What are your plans for the basement? If it’s used occasionally I’d plan differently than if living down there on a daily basis.

I wish like crazy my basement was on a separate heatpump system.

So I think the wood furnace depends on several factors.
Mini-splits can go darn near anywhere. Completely separate, usually an easy install, and not really that expensive compared to other solutions.
 
Hey guys,

Looking for opinions based off your experience. My wife and I are building a new home next year located in Southern Illinois. The home will be one level, approx. 2,000 sq feet, open concept, as well as a finished basement. I want the primary source of heat to be wood, particularly an indoor wood furnace (I have my eye on the Drolet Heat Commander).

I am having difficulty determining whether or not a wood furnace will be overkill for our house and location. Being a new house, it will obviously be well insulated as well. I would consider a wood stove for heat, but the stove will have to be located in the basement, so it may be inefficient at heating the upstairs area. What do y’all think? Thanks.
To answer your question, yes the HC will easily do the job...but you will have to load less wood...easiest way is to cut to 16" instead of 20-21", that way you can load in a nice pile of wood to make 'er purr, but it just won't last as long as full length wood would...less likely to over heat the house that way.
I'd probably use mini splits for the AC, that keeps the ductwork simpler too...and you can regulate the heat to outlying rooms to (xx temp) with the MS thermostat too, and that also means the ducts to the outer edges of the house are not as important...so maybe ductwork could even be run more so just to the core areas of the house.
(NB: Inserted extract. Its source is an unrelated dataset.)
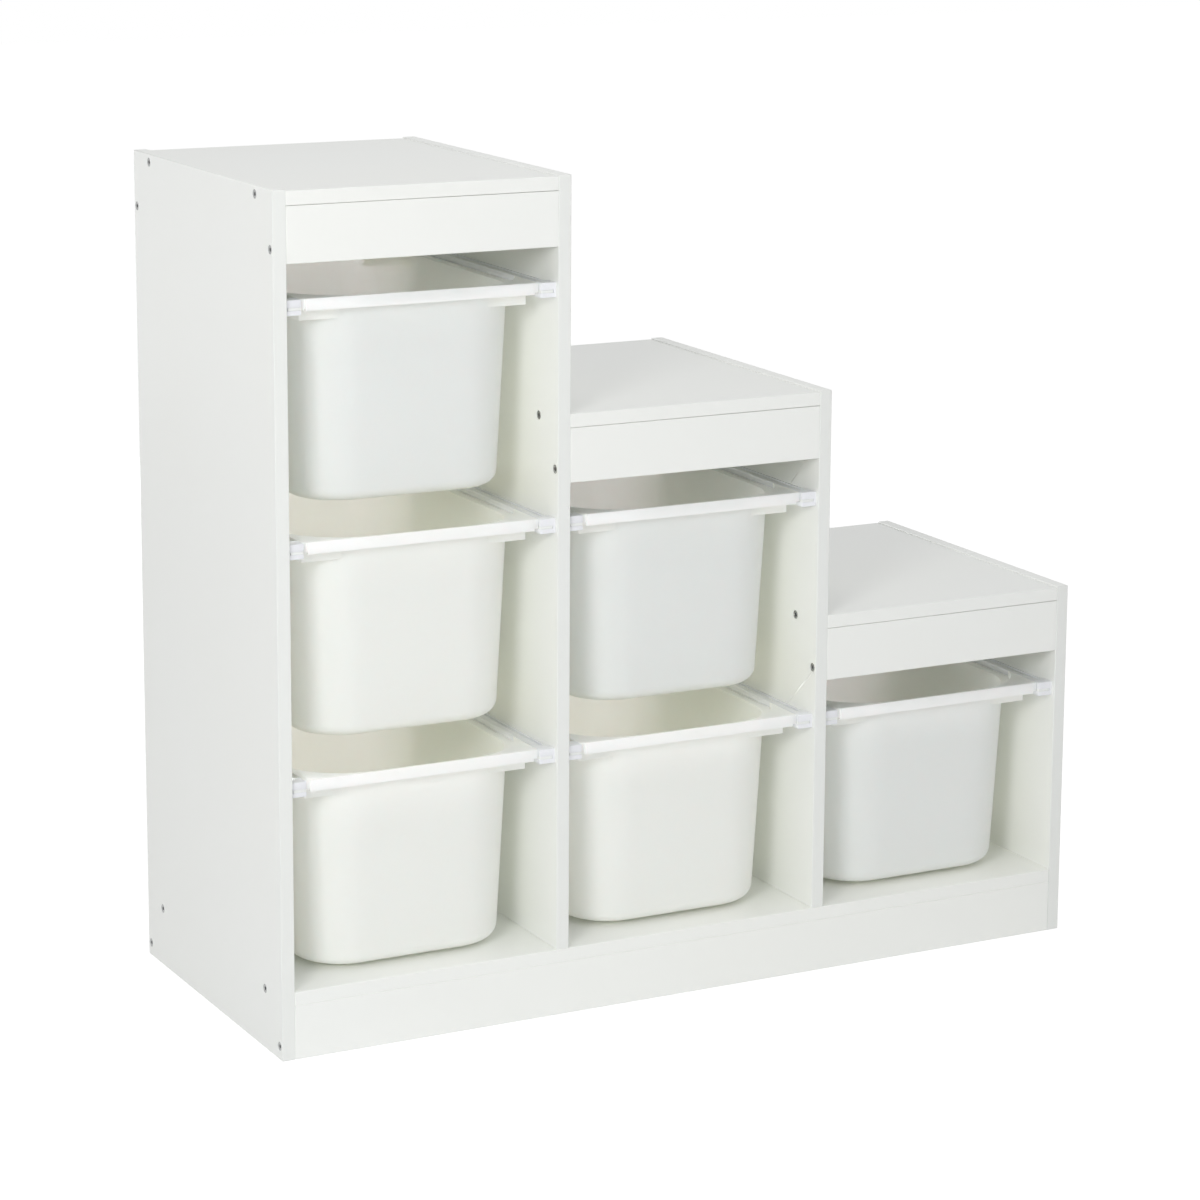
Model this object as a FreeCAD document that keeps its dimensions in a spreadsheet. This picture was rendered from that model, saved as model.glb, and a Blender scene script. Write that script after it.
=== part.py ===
import FreeCAD, Part
import math
import os
import re

import Sketcher

Vector = FreeCAD.Vector

# A stepped toy organizer: four upright boards make three columns that go down like stairs,
# and six moulded bins hang in them by their side flanges on plastic runners.
# Frame: X across the width, +Y to the back, +Z up, origin at the middle of the footprint.

doc = FreeCAD.newDocument("toy_organizer")
sheet = doc.addObject("Spreadsheet::Sheet", "size")

# driving dimensions, millimetres and degrees
dimensions = {
    "board": 15, "column_width": 310, "depth": 400,
    "tall_height": 930, "step_height": 256, "top_reveal": 1.5,
    "rail_height": 60, "plinth_height": 60, "edge_break": 0.6,
    "bin_drop": 115,
    "runner_width": 18, "runner_height": 16, "runner_front": 6, "runner_length": 384,
    "runner_web": 2.6, "runner_block": 18, "runner_stop": 6,
    "rail_inset": 3, "rail_drop": 1.5, "groove_edge": 6.5, "groove_depth": 4,
    "slot_top": 7.8, "slot_height": 3.4,
    "bin_half_width": 131.6, "bin_half_length": 173.6, "bin_height": 223.5, "bin_round": 71.6,
    "bin_floor_round": 14, "bin_wall": 2.5, "bin_draft": 3.1, "bin_centre": 197,
    "flange_top": 8, "flange_thick": 3,
    "flange_half_width": 151.6, "flange_half_length": 184, "tongue_front": 190.4,
    "rim_half_width": 136.4, "rim_half_length": 184, "rim_thick": 3,
    "rim_opening": 140.4, "rim_opening_round": 85,
    "bar_half_width": 131, "bar_half_length": 189, "bar_height": 12.5, "bar_wall": 3,
    "skirt_half_width": 130.3, "skirt_half_length": 168, "skirt_bottom": 25.5, "skirt_wall": 2,
    "screw_head": 10, "screw_head_depth": 3, "screw_shank": 7, "screw_shank_depth": 12,
    "screw_thread": 5, "screw_thread_length": 35,
    "screw_inset": 47, "low_screw": 15, "high_dowel": 42,
    "dowel": 8, "dowel_in_face": 9, "dowel_in_end": 21,
    "runner_screw_head": 6.5, "runner_screw_head_depth": 2.5,
    "runner_screw": 3.5, "runner_screw_length": 14,
    "runner_screw_first": 60, "runner_screw_pitch": 270, "runner_screw_shift": 12,
    "over_cut": 1,  # how far a cutting tool reaches past a face that it opens
}
for line, (alias, size) in enumerate(dimensions.items(), start=1):
    sheet.set("A%d" % line, alias)
    sheet.set("B%d" % line, str(size))
    sheet.setAlias("B%d" % line, alias)
doc.recompute()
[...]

But at that point a stove might could do the job too?
But if you go furnace, strongly consider a Kuuma Vaporfire...unless maybe this is a home that you will only be in for a few years maybe...otherwise, buy the Kuuma and you will never need another...you never see people coming on here a year or two (even ten) after buying the Kuuma to complain...only praise. http://www.lamppakuuma.com/
 
R-40 walls R-60 ceilings?

A 2nd on talking to your insurance company. See what they want for particulars in a wood furnace room. And don’t forget the possibility of a neighbor pissin’ n moaning about the smoke…..another reason to buy a Kuuma. Build your basement to be able to put wood easily. We’re not getting any younger.

And a a hot air wood furnace? Kuuma for sure. Top shelf stuff right there.
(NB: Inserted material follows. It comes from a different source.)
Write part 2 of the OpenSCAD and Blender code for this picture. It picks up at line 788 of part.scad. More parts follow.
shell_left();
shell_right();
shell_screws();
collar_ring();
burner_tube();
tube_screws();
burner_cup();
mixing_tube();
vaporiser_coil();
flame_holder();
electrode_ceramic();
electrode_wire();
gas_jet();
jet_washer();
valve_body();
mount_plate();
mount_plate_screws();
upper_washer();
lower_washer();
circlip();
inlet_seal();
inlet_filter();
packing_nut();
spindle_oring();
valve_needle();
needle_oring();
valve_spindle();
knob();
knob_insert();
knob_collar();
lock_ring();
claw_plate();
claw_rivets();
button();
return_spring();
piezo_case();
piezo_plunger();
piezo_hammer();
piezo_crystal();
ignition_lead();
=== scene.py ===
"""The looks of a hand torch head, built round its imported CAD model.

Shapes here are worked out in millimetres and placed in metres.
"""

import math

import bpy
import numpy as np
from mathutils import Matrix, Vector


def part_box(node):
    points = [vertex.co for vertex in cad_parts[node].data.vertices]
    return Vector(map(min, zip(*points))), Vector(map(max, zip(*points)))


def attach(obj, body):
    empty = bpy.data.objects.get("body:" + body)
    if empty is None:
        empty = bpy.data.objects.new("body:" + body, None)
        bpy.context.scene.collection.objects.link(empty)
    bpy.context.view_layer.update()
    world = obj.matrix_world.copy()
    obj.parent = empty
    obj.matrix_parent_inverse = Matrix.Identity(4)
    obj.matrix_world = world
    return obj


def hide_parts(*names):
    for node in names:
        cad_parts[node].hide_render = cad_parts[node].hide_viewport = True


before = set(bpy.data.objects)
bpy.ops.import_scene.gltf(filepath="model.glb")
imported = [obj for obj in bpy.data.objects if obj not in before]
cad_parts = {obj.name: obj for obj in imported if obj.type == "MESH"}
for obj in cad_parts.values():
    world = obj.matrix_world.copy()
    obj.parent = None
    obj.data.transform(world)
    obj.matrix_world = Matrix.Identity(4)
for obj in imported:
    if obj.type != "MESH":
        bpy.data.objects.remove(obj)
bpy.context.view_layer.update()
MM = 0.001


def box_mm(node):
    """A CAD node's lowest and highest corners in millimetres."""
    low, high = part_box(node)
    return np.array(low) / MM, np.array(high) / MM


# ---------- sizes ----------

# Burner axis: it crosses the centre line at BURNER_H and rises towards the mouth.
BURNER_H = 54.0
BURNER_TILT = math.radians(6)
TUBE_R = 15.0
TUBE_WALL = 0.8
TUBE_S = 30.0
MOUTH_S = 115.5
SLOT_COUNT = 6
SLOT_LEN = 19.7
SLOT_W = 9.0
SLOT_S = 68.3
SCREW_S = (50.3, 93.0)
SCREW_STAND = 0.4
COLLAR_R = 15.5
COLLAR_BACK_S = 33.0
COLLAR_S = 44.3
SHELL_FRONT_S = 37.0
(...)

But I’d still scratch out costs for wood heat in southern Illinois. I’m sure you see a decent winter, but heat pumps plus a good wood stove(or pellet) for back up heat financially May make more sense. If built properly your heat load won’t be that much.
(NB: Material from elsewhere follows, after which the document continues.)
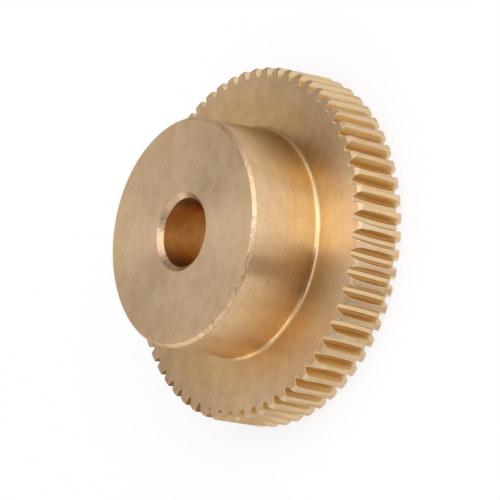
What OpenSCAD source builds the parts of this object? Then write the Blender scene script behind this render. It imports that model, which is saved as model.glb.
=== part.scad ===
// Brass worm wheel with a plain hub on one side.
// The axis of the wheel is Z, and the origin is the centre of its plain back face.

/* [Teeth] */
// Module: the pitch diameter divided by the number of teeth
tooth_module = 0.5; // [0.4:0.05:1.5]
// Number of teeth
teeth = 60; // [50:1:90]
// Pressure angle of the teeth, in degrees
pressure_angle = 20; // [17.5:0.5:22]
// Threads on the mating worm
worm_starts = 1; // [1:1:2]
// Pitch diameter of the mating worm
worm_pitch_d = 8; // [7:0.5:20]
// Outside diameter of the hob that cuts the gaps, which sets how far they dip
hob_d = 25; // [20:1:40]
// Height of a tooth above the pitch circle, in modules
addendum = 1; // [0.8:0.05:1.1]
// Depth of a gap below the pitch circle, in modules
dedendum = 1.25; // [1.1:0.05:1.3]
// Slack between the worm and the wheel, measured along the pitch circle
backlash = 0.02; // [0:0.01:0.08]

/* [Rim] */
// Width of the toothed rim along the axis
face_w = 4.8; // [4:0.1:6]
// Chamfer on both edges of the rim
rim_chamfer = 0.3; // [0.1:0.05:0.4]

/* [Hub] */
// Diameter of the hub
hub_d = 20; // [12:0.5:24]
// Length of the hub beyond the rim
hub_length = 7; // [3:0.5:12]
// Chamfer on the end of the hub
hub_chamfer = 0.3; // [0.1:0.05:0.6]
// Radius left by the turning tool where the hub meets the rim
hub_fillet = 0.4; // [0.2:0.05:0.8]

/* [Bore] */
// Diameter of the bore
bore_d = 6; // [3:0.5:9]
// Chamfer on both ends of the bore
bore_chamfer = 0.45; // [0.1:0.05:0.8]

/* [Hidden] */

// How far a cutting tool reaches past the face that it cuts
overcut = 0.3;
// Facets of the turned surfaces
turned_facets = 180;
// Facets of a full turn of the hob
hob_facets = 120;
brass = [0.80, 0.62, 0.38];

pitch_r = tooth_module * teeth / 2;
tip_r = pitch_r + addendum * tooth_module;
root_r = pitch_r - dedendum * tooth_module;
base_r = pitch_r * cos(pressure_angle);
total_h = face_w + hub_length;
hub_r = hub_d / 2;
bore_r = bore_d / 2;

// The hob's axis crosses the wheel's middle plane at this distance from the wheel's axis
hob_r = hob_d / 2;
hob_distance = root_r + hob_r;
lead_angle = atan(worm_starts * tooth_module / worm_pitch_d);

// The involute function, in degrees, of the pressure angle at a given radius
function flank_angle(r) = acos(base_r / r);
function involute(a) = tan(a) * 180 / PI - a;
// Half the angle of a gap at a given radius, for teeth that take half the pitch less the backlash
function half_gap(r) =
    90 / teeth + involute(flank_angle(r)) - involute(pressure_angle)
    + backlash / (2 * pitch_r) * 180 / PI;

// Radii at which the gap's outline has a point, from its floor to beyond the tips
floor_round = 0.2 * tooth_module;
gap_radii = [root_r + floor_round, pitch_r, tip_r + overcut];
// A flank point as the distance from the hob's axis and the offset from the gap's middle
function flank_point(r) = [hob_distance - r * cos(half_gap(r)), r * sin(half_gap(r))];
flank = [for (r = gap_radii) flank_point(r)];
floor_half_w = flank[0][1] - floor_round;
gap_outline = concat(
    [[hob_r, floor_half_w]],
    flank,
    [for (i = [len(flank) - 1:-1:0]) [flank[i][0], -flank[i][1]]],
    [[hob_r, -floor_half_w]]
);

// The turned section: the outline of the blank on one side of the axis
blank_outline = [
    [bore_r + bore_chamfer, 0],
    [tip_r - rim_chamfer, 0],
    [tip_r, rim_chamfer],
    [tip_r, face_w - rim_chamfer],
    [tip_r - rim_chamfer, face_w],
    [hub_r + hub_fillet, face_w],
    [hub_r + hub_fillet, face_w + hub_fillet],
    [hub_r, face_w + hub_fillet],
    [hub_r, total_h - hub_chamfer],
    [hub_r - hub_chamfer, total_h],
    [bore_r + bore_chamfer, total_h],
    [bore_r, total_h - bore_chamfer],
    [bore_r, bore_chamfer]
];

// Brass blank as it leaves the lathe, with the tool's radius at the foot of the hub
module blank() {
    rotate_extrude($fn = turned_facets)
        difference() {
            polygon(blank_outline);
            translate([hub_r + hub_fillet, face_w + hub_fillet])
                circle(r = hub_fillet, $fn = turned_facets);
        }
}

// One gap between two teeth: the path of the hob, which dips deepest in the middle of the rim
module hob_cut() {
    half_sweep = asin((face_w / 2 + overcut) / (hob_r - dedendum * tooth_module));
    translate([hob_distance, 0, face_w / 2])
        rotate([90 - lead_angle, 0, 0])
            rotate([0, 0, 180 - half_sweep])
                rotate_extrude(angle = 2 * half_sweep, $fn = hob_facets)
                    polygon(gap_outline);
}

module worm_wheel() {
    color(brass)
        difference() {
            blank();
            for (i = [0:teeth - 1])
                rotate([0, 0, i * 360 / teeth])
                    hob_cut();
        }
}

worm_wheel();
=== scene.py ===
"""A brass worm wheel with a plain hub, resting on its back face on a white table."""
import math

import bmesh
import bpy
from mathutils import Matrix, Quaternion, Vector, noise


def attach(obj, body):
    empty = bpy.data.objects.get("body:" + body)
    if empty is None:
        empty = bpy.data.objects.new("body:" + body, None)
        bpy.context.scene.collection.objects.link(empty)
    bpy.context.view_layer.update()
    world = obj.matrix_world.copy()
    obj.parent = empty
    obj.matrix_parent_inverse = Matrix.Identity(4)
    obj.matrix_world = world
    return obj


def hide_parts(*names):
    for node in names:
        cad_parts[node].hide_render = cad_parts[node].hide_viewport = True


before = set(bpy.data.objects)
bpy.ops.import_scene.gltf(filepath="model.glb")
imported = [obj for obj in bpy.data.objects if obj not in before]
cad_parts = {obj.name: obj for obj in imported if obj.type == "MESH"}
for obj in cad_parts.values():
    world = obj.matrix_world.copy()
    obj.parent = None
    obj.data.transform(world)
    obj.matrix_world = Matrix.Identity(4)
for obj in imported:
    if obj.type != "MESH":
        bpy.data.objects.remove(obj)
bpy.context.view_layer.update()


# Camera: a long lens that looks down on the hub from the side, with the wheel's axis lying
# almost level across the picture, so the camera is turned about its own line of sight.
CAMERA_AIM = Vector((-0.000495, 0.000022, 0.004091))
CAMERA_FORWARD = Vector((0.035713, 0.791433, -0.610210))
CAMERA_DISTANCE = 0.390826
CAMERA_TURN = math.radians(-79.685)

camera_data = bpy.data.cameras.new("camera")
camera_data.sensor_width = 36
camera_data.lens = 324.45
camera_data.clip_start = 0.01
camera_data.clip_end = 20
camera = bpy.data.objects.new("camera", camera_data)
camera.location = CAMERA_AIM - CAMERA_FORWARD * CAMERA_DISTANCE
camera.rotation_mode = "QUATERNION"
camera.rotation_quaternion = CAMERA_FORWARD.to_track_quat("-Z", "Y") @ Quaternion((0, 0, 1), CAMERA_TURN)
bpy.context.collection.objects.link(camera)
bpy.context.scene.camera = camera


# The wheel is one piece of brass. Its blank is turned on a lathe: hub, bore, rim and chamfers,
# and a hob then cuts the sixty slanted gaps. Every edge is broken lightly with a brush.
# The mesh is made in millimetres: one pitch of the rim as a grid, and the rest by spinning.
TEETH = 60
TOOTH_MODULE = 0.5
PITCH_R = TOOTH_MODULE * TEETH / 2
TIP_R = PITCH_R + TOOTH_MODULE
ROOT_R = PITCH_R - 1.25 * TOOTH_MODULE
PRESSURE_ANGLE = math.radians(20)
BACKLASH = 0.02
FACE_W = 4.8
RIM_CHAMFER = 0.3
HUB_R = 10
TOTAL_H = 11.8
HUB_CHAMFER = 0.3
HUB_FILLET = 0.4
BORE_R = 3
BORE_CHAMFER = 0.45
# The hob's radius, the distance of its axis from the wheel's, and the slant of its path
HOB_R = 12.5
HOB_DISTANCE = ROOT_R + HOB_R
LEAD_ANGLE = math.atan(1 * TOOTH_MODULE / 8)
FLOOR_ROUND = 0.12
# The toothed grid starts at this radius on both flat sides of the rim
WEB_R = 13.9
EDGE_BREAK = 0.035


def half_gap(radius):
    """Half the angle of a gap at a radius, between two involute flanks."""
    base_r = PITCH_R * math.cos(PRESSURE_ANGLE)
    angle = math.acos(base_r / radius)
    involute = math.tan(angle) - angle
    pitch_involute = math.tan(PRESSURE_ANGLE) - PRESSURE_ANGLE
    return math.pi / 2 / TEETH + involute - pitch_involute + BACKLASH / 2 / PITCH_R


def hob_flank(radius):
    """A point of the hob's flank: its distance from the hob's axis, and along that axis."""
    angle = half_gap(radius)
    return HOB_DISTANCE - radius * math.cos(angle), radius * math.sin(angle)


def gap_point(hob_point, side, z):
    """Where a point of the hob's outline passes height z, as a point of the gap on +X."""
    reach, along = hob_point[0], hob_point[1] * side
    swing = (along * math.sin(LEAD_ANGLE) - (z - FACE_W / 2)) / math.cos(LEAD_ANGLE)
    return Vector((
        HOB_DISTANCE - math.sqrt(reach * reach - swing * swing),
        -swing * math.sin(LEAD_ANGLE) - along * math.cos(LEAD_ANGLE),
        z,
    ))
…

I went over to wood heat in 2008. I’m in northern Maine. We were using 1,000 of heating oil a winter season. And the house thermostat was kept down to 68/70 all winter. Not all that comfy. But not bad. I put in à gassifier wood boiler with thermal storage. Wood boiler next door in an unattached building, piped the hot water underground. That keeps my mess/smoke/dust next door. (I grew up in an old farm house that had 3 woods stoves. I understand about handling wood too many times plus the smoke n mess of having wood stove in a house.)
I had the money for the install/investment for that set up. And I was apx 7 yrs to break even. Made sense to me up here where winter is 6 months.

If you build a tight house you may be smoldering the wood furnace more than you’d like.

Good luck on your new build. I’d love to rebuild my house. I’d be leaning towards what you’re planning. One story, well insulated house.